Stored data

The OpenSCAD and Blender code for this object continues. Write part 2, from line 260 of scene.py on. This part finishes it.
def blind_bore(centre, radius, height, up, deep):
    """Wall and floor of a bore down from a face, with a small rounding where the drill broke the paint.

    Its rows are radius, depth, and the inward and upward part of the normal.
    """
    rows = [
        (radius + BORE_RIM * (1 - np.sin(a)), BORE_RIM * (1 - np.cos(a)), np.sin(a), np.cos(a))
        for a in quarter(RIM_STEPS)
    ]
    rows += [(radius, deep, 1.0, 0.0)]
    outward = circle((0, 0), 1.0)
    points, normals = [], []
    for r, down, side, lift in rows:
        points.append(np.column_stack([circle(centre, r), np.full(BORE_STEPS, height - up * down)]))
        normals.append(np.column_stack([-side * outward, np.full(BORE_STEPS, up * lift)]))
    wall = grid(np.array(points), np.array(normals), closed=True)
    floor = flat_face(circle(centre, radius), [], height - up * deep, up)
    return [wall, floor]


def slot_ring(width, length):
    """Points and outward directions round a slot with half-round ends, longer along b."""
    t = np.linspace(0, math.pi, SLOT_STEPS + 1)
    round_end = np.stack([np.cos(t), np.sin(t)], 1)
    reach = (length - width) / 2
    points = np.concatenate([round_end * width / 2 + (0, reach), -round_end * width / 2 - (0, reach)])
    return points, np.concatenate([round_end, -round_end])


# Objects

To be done
From the first line of the listing above to the line with "broke the paint.", please transcribe each line exactly, both ends included, and nothing beyond that.

Reply to the exercise
The OpenSCAD and Blender code for this object continues. Write part 2, from line 260 of scene.py on. This part finishes it.
def blind_bore(centre, radius, height, up, deep):
    """Wall and floor of a bore down from a face, with a small rounding where the drill broke the paint.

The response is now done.